Inherent Vice — in Music

The ink erosion in this chant manuscript is an example of inherent vice.

“Inherent vice,” says Wikipedia, “is the tendency in physical objects to deteriorate because of the fundamental instability of the components of which they are made, as opposed to deterioration caused by external forces.”

As a property of physical objects, this is why certain papers and films last longer than others. It also is why materials deteriorate the way they do.

But what interests me about inherent vice are its potential musical analogies. Here a few examples of how inherent vice can be recreated in music.

Fred Rzewski: Les Moutons de Panurge

Rzewski makes it easy for performers to get lost, and in the score, he explicitly directs the performers that “if you get lost, stay lost. Do not try to find your way back into the fold.” The analogy to inherent vice is pretty clear: the piece will fall apart. What’s fascinating though is how Rzewski repurposes this as a virtue. Thus, the title feels to me like a humorous reference to Isaiah 53:6: “All we like sheep have gone astray.” (To my ears, there is no obvious reference to Handel’s setting in Rzewski’s piece, other than a general, wandering melodic contour.)

Alvin Lucier: I Am Sitting in a Room

As with Rzewski’s piece, the inherent vice of Lucier’s musical-acoustic scenario is the desired outcome. Here, the vice comes not from confusing the musicians, but from harnessing the result of rerecording the same speech, repeatedly, which gradually washes out the speakers voice and reveals the acoustic resonance of the room in which it is performed.
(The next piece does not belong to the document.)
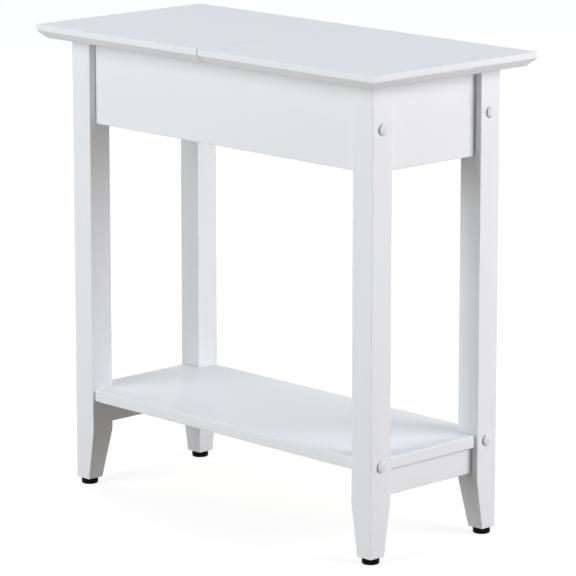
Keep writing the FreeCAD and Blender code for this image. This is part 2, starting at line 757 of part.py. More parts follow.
def make_top():
    half = body("top_half")
    bevel_height = "(Sizes.top_thickness - Sizes.top_band)"
    length = f"(Sizes.top_length / 2 - {SEAM_FACE})"
    depth = "Sizes.top_depth"
    under = rectangle(
        half,
        "bevel_foot",
        "XY_Plane",
        "Sizes.top_bevel",
        length,
        "Sizes.top_bevel",
        f"{depth} - Sizes.top_bevel",
    )
    rim = rectangle(half, "bevel_head", "XY_Plane", "0", length, "0", depth, bevel_height)
    bevel = half.newObject("PartDesign::AdditiveLoft", "bevel")
    bevel.Profile = under
    bevel.Sections = [rim]
    bevel.Ruled = True
    band = rectangle(half, "band_plan", "XY_Plane", "0", length, "0", depth, bevel_height)
    pad(half, band, "Sizes.top_band")
    doc.recompute()
    box = half.Shape.BoundBox
    near = 1e-6

    def on_top(p):
        return abs(p.z - box.ZMax) < near

    def at_seam(p):
        return on_top(p) and p.x > box.XMax - near

    shape = half.Tip.Shape
    seam = edges_where(shape, at_seam)
    rims = [name for name in edges_where(shape, on_top) if name not in seam]
    round_edges(half, "top_rim", "Sizes.top_arris", rims)
    place(half, "-Sizes.top_length / 2", "-Sizes.top_depth / 2", FRAME_TOP)

    hinge_holes = []
    for i, y in enumerate(HINGE_Y):
        across = "Sizes.barrel_diameter + Sizes.barrel_play"
        reach = f"{BARREL_END} - {SEAM_FACE}"
        hinge_holes.append(hinge_rod(f"barrel_hole_{i}", minus(SEAM_FACE), y, reach, across))
        hinge_holes.append(grub(f"grub_hole_{i}", y, "Sizes.screw_play"))
    bored = cut("top_half_bored", half, hinge_holes)
    pilots = []
    for i, x in enumerate(UPRIGHT_SCREW_X):
        pilots += front_and_back(f"top_pilot_{i}", upright_screw(f"top_pilot_{i}", x, PLAY))
    node(cut("top_fixed", bored, pilots), "top_fixed")
    node(mirror("top_lid", bored, ACROSS_LENGTH), "top_lid")


LINK_SPAN = "(Sizes.lid_travel + 2 * Sizes.link_engagement)"


def link_section(piece, name, play):
    """Section of the curved link or its slot, straight under the hinge axis."""
    return rectangle(
        piece,
        name,
        "YZ_Plane",
        f"-(Sizes.link_width / 2 + {play})",
        f"Sizes.link_width / 2 + {play}",
        f"-(Sizes.link_radius + Sizes.link_thickness / 2 + {play})",
        f"-(Sizes.link_radius - Sizes.link_thickness / 2 - {play})",
    )


def make_hinges():
    barrel = body("hinge_barrel")
    round_bar = disc(
        barrel,
        "barrel_round",
        "YZ_Plane",
        "0",
        "-Sizes.top_thickness / 2",
        "Sizes.barrel_diameter",
        minus(BARREL_FACE),
    )
    pad(barrel, round_bar, "Sizes.barrel_length", backwards=True)
    doc.recompute()
    before = barrel.Shape.Volume
    slot = link_section(barrel, "link_slot", "Sizes.link_play")
    turn(barrel, "Groove", slot, "H_Axis", f"{LINK_SPAN} + 2 * Sizes.slot_end_play")
    doc.recompute()
    if barrel.Shape.Volume >= before:
        raise RuntimeError("the hinge slot cuts nothing")
    place(barrel, "0", minus(HINGE), "Sizes.overall_height")
    seat = grub("barrel_grub_seat", minus(HINGE))
    front = cut("barrel_front", barrel, [seat])
    pair = front_and_back("barrel_front", front)
    fixed = node(group("hinge_barrels_fixed", pair), "hinge_barrels_fixed")
    node(mirror("hinge_barrels_lid", fixed, ACROSS_LENGTH), "hinge_barrels_lid")

    link = body("hinge_link")
    turn(link, "Revolution", link_section(link, "link_profile", "0"), "H_Axis", LINK_SPAN)
    place(link, "0", minus(HINGE), "Sizes.overall_height")
    node(group("hinge_links", front_and_back("hinge_link", link)), "hinge_links")

    screws = group("hinge_screws_fixed", [grub(f"grub_{i}", y) for i, y in enumerate(HINGE_Y)])
    node(screws, "hinge_screws_fixed")
    node(mirror("hinge_screws_lid", screws, ACROSS_LENGTH), "hinge_screws_lid")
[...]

The overall process and result feels like a metaphor for merging with the universe and reminds me of the Buddhist doctrine of anattā.
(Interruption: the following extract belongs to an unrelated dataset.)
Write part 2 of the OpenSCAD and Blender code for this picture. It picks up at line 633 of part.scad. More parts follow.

Michael Gordon: Gotham, Part III

The third part of Michael Gordon’s Gotham undergoes a similar process, albeit composed out and for orchestra. I find fascinating the different textures that he teases out of having the violins initial line unravel. Inasmuch as the process is composed out, rather than a result of the score’s execution, I wouldn’t consider the vice here to be as “inherent” as Rzewski’s or Lucier’s pieces. It’s more like “predestinated vice”: the composer decided the piece would gradually fall apart, so he ensured that it happens.